Let me just say a few other things about going forward. This, together with the other elements, is part of an ongoing process. We’re not going to lock this down. I will ask the subcommittee to continue in existence. Certainly we’re going to have to move forward, if we all agree that this is the direction that we want to go, to implement the details of the minutes, the Monetary Policy Report, the collection of this information, and so forth.

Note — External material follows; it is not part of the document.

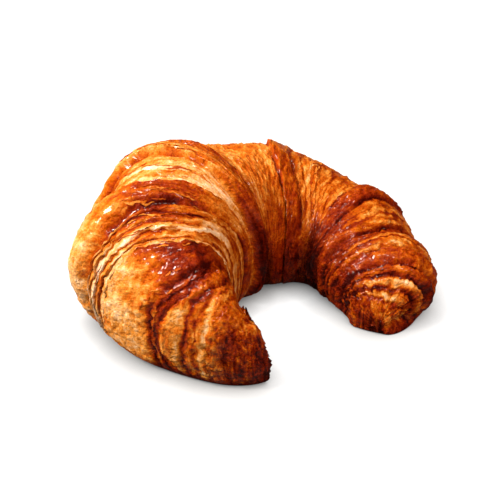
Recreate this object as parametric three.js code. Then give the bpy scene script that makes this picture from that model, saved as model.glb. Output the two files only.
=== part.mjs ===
// A butter croissant: one log of rolled dough, bent into a crescent and baked until its wraps stand apart.
// Millimetres, +Z up. The two arms open toward -Y, and the flat underside lies on z = 0.
//
// A place on the crust has two coordinates. The first runs along the spine, a distance from the middle
// of the croissant that is negative in the left arm. The second is an angle round the section:
// 0 on the outside of the bend, 90 on the crest, 180 in the crook, and 270 underneath.
import * as THREE from 'three';

// Driving dimensions. The sizes across an arm are at the middle, at each quarter of the way and at the tip.
const LEFT_ARM = {
  side: -1,
  length: 104,
  bend: 144,
  halfWidths: [35, 35.5, 30.5, 17.5, 12],
  heights: [58, 65, 56, 44, 31],
  tipTaper: 20,
};
const RIGHT_ARM = {
  side: 1,
  length: 110,
  bend: 141,
  halfWidths: [35, 34.5, 28.5, 24.5, 21],
  heights: [58, 47, 38, 33.5, 29],
  tipTaper: 16,
};
const WIDEST_SHARE = 0.42;     // the section is widest at this share of its height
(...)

I would like to talk about the whole package, whatever we come to, in the fall—that is, in the next three or four months. I will surprise Don by saying this. It would be very nice if I could have something to point to in October, but it’s certainly possible and I think it’s very important for us to move deliberately. If that’s not possible to do in a safe and clean way, then we could wait until January to actually deliver some product. So that is a question. I think that what will happen is that we will see the reaction we get. We will see how the public and the markets respond. We may have to take further steps. When we see how this goes, the markets and the public will tell us what they need to know that we’re not yet telling them, and then we can move it still further if we need to. But my sense is that, with some of the details that we need to work out—and your comments are more than welcome, as they are with the entire vision—as a central part of a package, this would move us in a good direction. So I’m going to stop there, and we’ll have a go-round. Did you have an intervention?